Local Election

Fresno mayor: Lee Brand holds lead over Henry Perea

As midnight approached Tuesday, Fresno mayor candidate Lee Brand’s election night party at The Cosmopolitan in downtown Fresno turned in to a victory celebration – even though victory is not yet in hand.

“Congratulations,” current Mayor Ashley Swearengin said to Brand, the person she endorsed to take her place as she reaches her term limit.

The Brand camp was celebrating because with 95 percent of precincts reporting, the current Fresno city councilman had 53.3 percent of the vote, while his opponent, Fresno County Supervisor Henry R. Perea, had 46.5 percent. With mostly late-arriving absentee and provisional ballots left to count, Brand’s campaign team felt that his 6.9-percentage point lead would be close to impossible for Perea to close.

“We feel that’s a pretty comfortable margin, particularly based on our campaign strategy,” Brand said. “We did all the things necessary, I think, to win the campaign. I feel pretty confident. Anything is possible, but I’ve got to move forward. I’m a numbers guy, and statistically, it’s an almost impossible deficit for him to overcome now.”

Brand jumped out to an early lead in the race, when early mail ballots results were released just after the polls closed at 8 p.m. Perea, however, started chipping away at the lead as Election Day ballots were counted, cutting an initial deficit that was more than 8 percentage points down to 5.3 percentage points.

Perea could not be reached for comment early Wednesday, but earlier in the evening was hoping that Election Day voters would boost him.

“It’s not what we wanted to be, but we believe the poll voters will come in big for us,” Perea said after the initial results.

In the third update of the evening, however, Brand built his lead back to the 6.9-percentage point edge and the celebrating started among Brand’s supporters.

In raw numbers, it’s more than 5,500 votes, and with each vote counted and Brand holding a solid lead, it makes it harder for Perea to close the gap in the battle to be the fourth strong-mayor of the state’s fifth-largest city.

“I think this is going to hold up throughout the night,” Brand said after the initial vote count. “We had a strong, strong get-out-the-vote effort. We ran a strong campaign all the way through.”

Headed toward Election Day, both campaigns had been dissecting the early mail ballot returns, trying to figure out which candidate would have the early edge.

As of Monday, 45 percent of the mail ballots returned were from Democrats, 37 percent were Republicans and 18 percent were from nonpartisan or third party voters.

That looked to benefit Perea. Though the race is officially nonpartisan, he’s a Democrat, while Brand is a Republican.

On the other hand, those who voted early tended to be older, with almost 60 percent of the ballots coming from voters over 55, while only 16 percent were from those between 18 and 35 years old. Also, Latino voters make up only 23 percent of the early voting, which is 12 percent below their registration.
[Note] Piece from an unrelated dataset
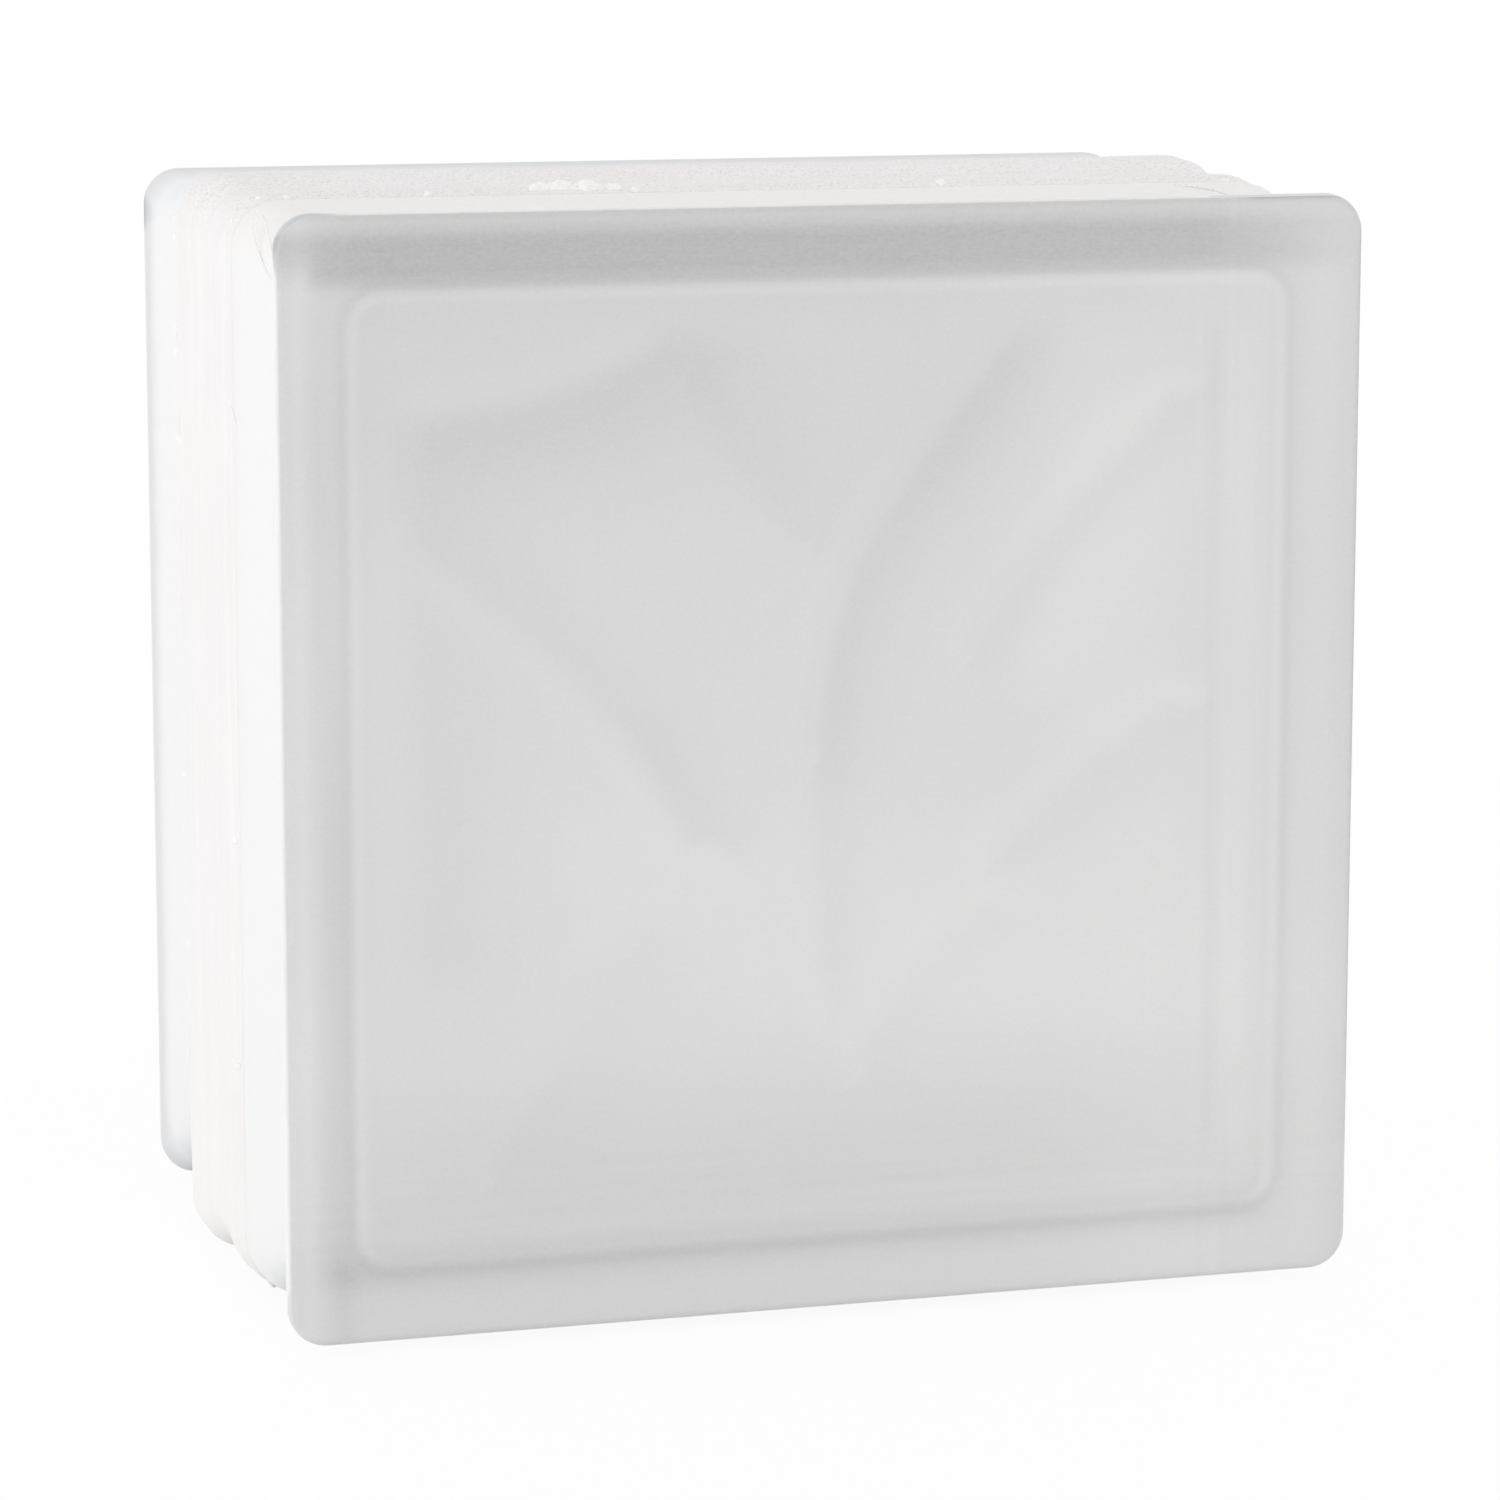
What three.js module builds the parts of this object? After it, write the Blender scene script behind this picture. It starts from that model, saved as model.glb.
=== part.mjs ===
// A hollow pressed-glass block for masonry: two deep glass trays fused mouth to mouth, with a thick
// coat of sealer round the fused band. Millimetres, +Z up, the patterned front face towards -Y.
// The origin is on the floor, under the middle of the block.
import * as THREE from "three";

// ---- Driving dimensions -------------------------------------------------------------------------
const faceSize = 146; // width and height of each glass face, over its lips
const blockDepth = 98; // outside of the front face to outside of the rear face
const seamGap = 0.1; // joint line between the two fused rims

const faceCornerRadius = 5; // corners of the face, seen from the front
const faceEdgeRound = 1.2; // rounding between the face and the side of its lip
const lipThickness = 3; // the lip's straight side, measured from the outside of the face
const lipSlopeRun = 5; // depth over which the back of the lip slopes in to the mortar groove
const grooveDepth = 4.8; // how far the mortar groove lies below the lip
const grooveFloor = 5; // flat bottom of the groove, along the depth
const shoulderRun = 14; // depth over which the side flares out from the groove to the shoulder
const shoulderLand = 4; // width of the shoulder's crest
const shoulderInset = 0.2; // crest of the shoulder below the lip
const bandDrop = 0.8; // step from the shoulder's crest down to the fused band
const bandStepRun = 3; // depth over which that step falls
const sideCornerRadius = 6.5; // corners of the shoulder and the fused band

const plateThickness = 8; // the face plate, where the wave relief is level
const panelMargin = 10; // side of the block to the foot of the cavity wall
const cavityCornerRadius = 6; // corners of the cavity
const cavityFillet = 3.5; // fillet between the cavity wall and the face plate
const rimThickness = 6; // wall at the fused rim

const waveHeight = 2.2; // a full fold of the relief above the level plate
const waveFade = 6; // width of the margin over which the relief dies out
const waveCells = 50; // facets of the relief along each side

const coatBorderGap = 0.5; // between the coat's borders and the shoulders' steps, along the depth
const coatStandProud = 1.5; // the coat's two crests beyond the lips
const coatCrestWidth = 4; // flat top of each crest, which the block rests on
const coatWaistDepth = 1.2; // how far the middle of the coat lies below its crests
const coatEdgeSlope = 2.5; // run-out of the coat at its two borders
const coatEdgeThickness = 0.6; // what is left of the coat at its borders
const coatClearance = 0.1; // between the coat and the glass that it lies on

const arcSteps = 6; // facets round each corner
const curveSteps = 5; // facets along each curved stretch of a side profile

const glassMaterial = new THREE.MeshStandardMaterial({ color: 0xd3d5d4, roughness: 0.55, metalness: 0 });
const coatMaterial = new THREE.MeshStandardMaterial({ color: 0xf5f1ee, roughness: 0.8, metalness: 0 });

const halfFace = faceSize / 2;
const centreHeight = halfFace + coatStandProud;
const seamDepth = blockDepth / 2 - seamGap / 2;

// ---- Closed meshes from rings -------------------------------------------------------------------

/** Points of a rounded square, anticlockwise from its right side, as [x, z] pairs. */
function roundedSquare(halfSize, radius) {
  const middle = halfSize - radius;
  const centres = [[middle, middle], [-middle, middle], [-middle, -middle], [middle, -middle]];
  return centres.flatMap(([x, z], quarter) => {
    const start = (quarter * Math.PI) / 2;
    const corner = new THREE.EllipseCurve(x, z, radius, radius, start, start + Math.PI / 2);
    return corner.getPoints(arcSteps).map((point) => [point.x, point.y]);
  });
}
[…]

In addition, almost 48 percent of those who have already voted are from City Council districts 2 and 6 – the north part of city. District 6, which covers northeast Fresno, is Brand’s current council district.

All these, at least on paper, should benefit Brand – and it appears they did.

Brand and Perea initially were two of five candidates seeking to replace Swearengin. Community leader H. Spees, former Fresno County Supervisor Doug Vagim and Richard Renteria were eliminated in the June primary.

Perea came in first in June with 44.7 percent of the vote, but he was unable to reach 50 percent, which would have given him an outright win. Brand moved on as the runner-up, winning 30.8 percent of the vote.

Brand’s move from his primary election performance to the general election was huge. While Perea so far has only improved his primary performance by around 2-percentage points, Brand improved his by more than 22-percentage points. It appears that Brand likely picked up most of the Spees and Vagim voters, who are also Republicans. Spees also endorsed Brand.

The two candidates picked at each other during the campaign, leveling various charges. What it came down to in a nutshell was each one saying the other lacked the leadership skills to be mayor.

Brand dominated the money battle, cobbling together more than $900,000 and counting – raising a total of $662,719, loaning his campaign the maximum $100,000 and transferring another $143,276 from his Fresno council.

Perea raised $620,502 and counting. That amount includes around $87,000 that he moved from his supervisor account.

Brand used that fundraising advantage to blanket the airwaves with commercials, as well as campaign mail. Perea also did campaign mail, but limited his visual media to a single television commercial.